**BRIEF**: Gather up the lines with the word "from" in them.

**DATA ENTRIES**:

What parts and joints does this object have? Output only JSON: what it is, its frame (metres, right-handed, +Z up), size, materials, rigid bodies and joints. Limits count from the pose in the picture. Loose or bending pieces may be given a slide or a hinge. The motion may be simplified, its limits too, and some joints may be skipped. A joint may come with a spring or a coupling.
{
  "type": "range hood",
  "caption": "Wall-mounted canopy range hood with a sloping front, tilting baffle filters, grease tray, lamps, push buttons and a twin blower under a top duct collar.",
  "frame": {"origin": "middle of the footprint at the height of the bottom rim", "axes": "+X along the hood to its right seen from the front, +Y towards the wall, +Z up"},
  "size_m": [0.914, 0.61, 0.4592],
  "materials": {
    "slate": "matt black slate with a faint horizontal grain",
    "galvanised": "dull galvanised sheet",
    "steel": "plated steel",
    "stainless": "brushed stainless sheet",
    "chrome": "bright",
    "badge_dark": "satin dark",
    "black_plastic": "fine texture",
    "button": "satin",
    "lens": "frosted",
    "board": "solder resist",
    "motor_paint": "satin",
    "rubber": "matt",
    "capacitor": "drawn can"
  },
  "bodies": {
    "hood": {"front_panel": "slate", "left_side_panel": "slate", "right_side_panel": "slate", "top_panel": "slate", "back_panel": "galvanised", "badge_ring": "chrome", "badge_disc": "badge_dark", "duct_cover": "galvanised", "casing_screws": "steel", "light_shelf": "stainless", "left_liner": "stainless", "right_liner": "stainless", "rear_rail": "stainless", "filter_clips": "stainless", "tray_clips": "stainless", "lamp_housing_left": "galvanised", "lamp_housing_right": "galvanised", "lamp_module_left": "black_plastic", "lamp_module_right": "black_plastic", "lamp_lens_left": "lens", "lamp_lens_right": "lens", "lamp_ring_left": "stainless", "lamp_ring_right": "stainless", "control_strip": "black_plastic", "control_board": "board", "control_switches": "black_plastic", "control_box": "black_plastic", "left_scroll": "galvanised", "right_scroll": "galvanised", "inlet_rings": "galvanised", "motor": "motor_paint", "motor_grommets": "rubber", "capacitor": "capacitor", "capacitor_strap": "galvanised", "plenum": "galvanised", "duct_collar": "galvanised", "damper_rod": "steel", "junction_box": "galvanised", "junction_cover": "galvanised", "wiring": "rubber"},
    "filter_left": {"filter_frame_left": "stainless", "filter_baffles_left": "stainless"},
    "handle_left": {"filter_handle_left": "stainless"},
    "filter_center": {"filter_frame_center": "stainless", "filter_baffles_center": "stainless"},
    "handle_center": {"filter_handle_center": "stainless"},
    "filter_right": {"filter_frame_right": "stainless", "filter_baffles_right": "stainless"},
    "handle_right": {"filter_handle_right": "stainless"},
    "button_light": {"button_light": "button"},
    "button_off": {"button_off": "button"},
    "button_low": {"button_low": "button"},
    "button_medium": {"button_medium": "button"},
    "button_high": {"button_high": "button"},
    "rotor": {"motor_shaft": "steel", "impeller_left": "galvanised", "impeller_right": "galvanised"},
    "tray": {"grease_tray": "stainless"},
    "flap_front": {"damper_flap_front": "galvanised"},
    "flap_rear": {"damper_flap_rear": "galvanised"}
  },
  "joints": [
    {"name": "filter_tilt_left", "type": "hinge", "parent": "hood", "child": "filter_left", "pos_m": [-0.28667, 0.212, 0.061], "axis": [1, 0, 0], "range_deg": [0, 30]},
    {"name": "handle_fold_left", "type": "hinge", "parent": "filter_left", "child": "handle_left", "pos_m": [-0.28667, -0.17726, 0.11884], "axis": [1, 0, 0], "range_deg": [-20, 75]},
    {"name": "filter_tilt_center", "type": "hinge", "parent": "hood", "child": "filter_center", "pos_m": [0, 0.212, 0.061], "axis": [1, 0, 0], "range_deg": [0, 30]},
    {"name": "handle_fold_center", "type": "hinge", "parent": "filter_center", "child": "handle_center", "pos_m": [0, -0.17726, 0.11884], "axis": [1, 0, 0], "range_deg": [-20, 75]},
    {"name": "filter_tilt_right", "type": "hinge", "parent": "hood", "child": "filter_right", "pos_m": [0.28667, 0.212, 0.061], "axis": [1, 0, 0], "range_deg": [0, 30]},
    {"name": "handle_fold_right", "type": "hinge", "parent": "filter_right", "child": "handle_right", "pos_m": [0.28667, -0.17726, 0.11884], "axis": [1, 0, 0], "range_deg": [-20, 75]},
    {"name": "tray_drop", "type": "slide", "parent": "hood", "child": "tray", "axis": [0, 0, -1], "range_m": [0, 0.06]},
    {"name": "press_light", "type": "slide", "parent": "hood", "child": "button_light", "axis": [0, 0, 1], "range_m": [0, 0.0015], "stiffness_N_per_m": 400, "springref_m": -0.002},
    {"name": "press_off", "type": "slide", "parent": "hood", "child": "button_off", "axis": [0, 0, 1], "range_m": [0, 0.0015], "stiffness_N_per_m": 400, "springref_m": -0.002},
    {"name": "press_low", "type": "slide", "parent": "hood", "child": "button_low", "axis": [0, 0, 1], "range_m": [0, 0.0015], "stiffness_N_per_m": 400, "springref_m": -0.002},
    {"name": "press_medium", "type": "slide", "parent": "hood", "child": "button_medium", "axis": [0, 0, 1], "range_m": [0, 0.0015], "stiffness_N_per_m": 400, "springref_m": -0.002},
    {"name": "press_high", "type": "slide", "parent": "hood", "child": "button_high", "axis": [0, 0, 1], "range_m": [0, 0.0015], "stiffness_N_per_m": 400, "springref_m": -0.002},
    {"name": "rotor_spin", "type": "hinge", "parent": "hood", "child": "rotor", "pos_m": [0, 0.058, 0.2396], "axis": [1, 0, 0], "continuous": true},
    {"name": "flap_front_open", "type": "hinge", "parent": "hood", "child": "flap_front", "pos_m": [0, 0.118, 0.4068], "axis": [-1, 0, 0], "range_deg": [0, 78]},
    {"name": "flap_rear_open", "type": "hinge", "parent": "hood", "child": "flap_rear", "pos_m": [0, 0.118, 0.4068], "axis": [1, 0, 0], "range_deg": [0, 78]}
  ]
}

--

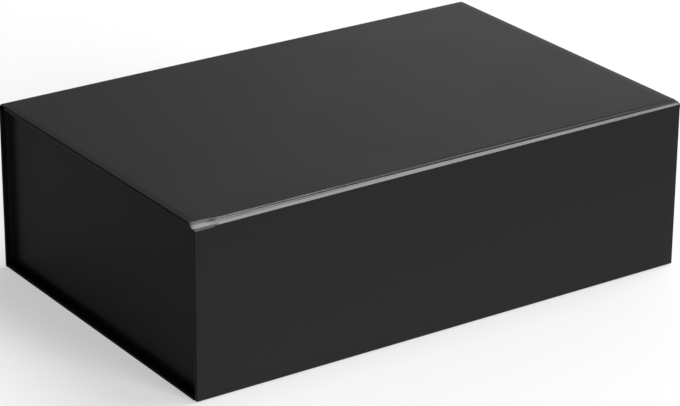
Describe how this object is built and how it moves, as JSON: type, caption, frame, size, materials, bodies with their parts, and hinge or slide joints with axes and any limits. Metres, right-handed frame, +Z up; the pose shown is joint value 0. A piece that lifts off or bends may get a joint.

==

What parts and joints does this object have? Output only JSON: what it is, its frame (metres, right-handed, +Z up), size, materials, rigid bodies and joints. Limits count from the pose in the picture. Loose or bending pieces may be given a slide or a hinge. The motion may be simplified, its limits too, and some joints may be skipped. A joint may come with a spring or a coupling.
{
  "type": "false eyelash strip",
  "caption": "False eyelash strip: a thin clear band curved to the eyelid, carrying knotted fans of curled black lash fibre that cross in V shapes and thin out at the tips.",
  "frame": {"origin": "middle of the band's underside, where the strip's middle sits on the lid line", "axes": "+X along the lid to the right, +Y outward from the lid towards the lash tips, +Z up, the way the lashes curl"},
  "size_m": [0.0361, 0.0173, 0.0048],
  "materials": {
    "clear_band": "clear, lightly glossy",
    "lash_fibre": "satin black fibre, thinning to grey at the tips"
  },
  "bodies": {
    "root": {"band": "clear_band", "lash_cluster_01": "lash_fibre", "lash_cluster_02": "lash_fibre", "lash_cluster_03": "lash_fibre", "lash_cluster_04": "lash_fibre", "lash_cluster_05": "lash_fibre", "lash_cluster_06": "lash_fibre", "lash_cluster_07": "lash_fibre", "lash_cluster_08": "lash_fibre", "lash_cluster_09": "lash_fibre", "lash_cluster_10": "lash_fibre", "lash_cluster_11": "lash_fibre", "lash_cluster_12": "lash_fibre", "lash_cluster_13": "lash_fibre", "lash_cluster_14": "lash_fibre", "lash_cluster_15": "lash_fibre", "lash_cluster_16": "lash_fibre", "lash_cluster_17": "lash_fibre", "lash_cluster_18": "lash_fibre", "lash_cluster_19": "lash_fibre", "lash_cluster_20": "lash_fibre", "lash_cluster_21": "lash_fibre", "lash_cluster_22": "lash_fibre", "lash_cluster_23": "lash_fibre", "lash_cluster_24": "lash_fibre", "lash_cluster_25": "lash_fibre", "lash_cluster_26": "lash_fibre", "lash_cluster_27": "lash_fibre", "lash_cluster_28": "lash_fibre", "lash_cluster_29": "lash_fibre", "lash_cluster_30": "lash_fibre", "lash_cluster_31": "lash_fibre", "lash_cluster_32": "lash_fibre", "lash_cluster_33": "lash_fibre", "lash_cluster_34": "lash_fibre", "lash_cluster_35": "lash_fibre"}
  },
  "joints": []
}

**FINAL ANSWER**:
What parts and joints does this object have? Output only JSON: what it is, its frame (metres, right-handed, +Z up), size, materials, rigid bodies and joints. Limits count from the pose in the picture. Loose or bending pieces may be given a slide or a hinge. The motion may be simplified, its limits too, and some joints may be skipped. A joint may come with a spring or a coupling.
  "frame": {"origin": "middle of the footprint at the height of the bottom rim", "axes": "+X along the hood to its right seen from the front, +Y towards the wall, +Z up"},
What parts and joints does this object have? Output only JSON: what it is, its frame (metres, right-handed, +Z up), size, materials, rigid bodies and joints. Limits count from the pose in the picture. Loose or bending pieces may be given a slide or a hinge. The motion may be simplified, its limits too, and some joints may be skipped. A joint may come with a spring or a coupling.
  "frame": {"origin": "middle of the band's underside, where the strip's middle sits on the lid line", "axes": "+X along the lid to the right, +Y outward from the lid towards the lash tips, +Z up, the way the lashes curl"},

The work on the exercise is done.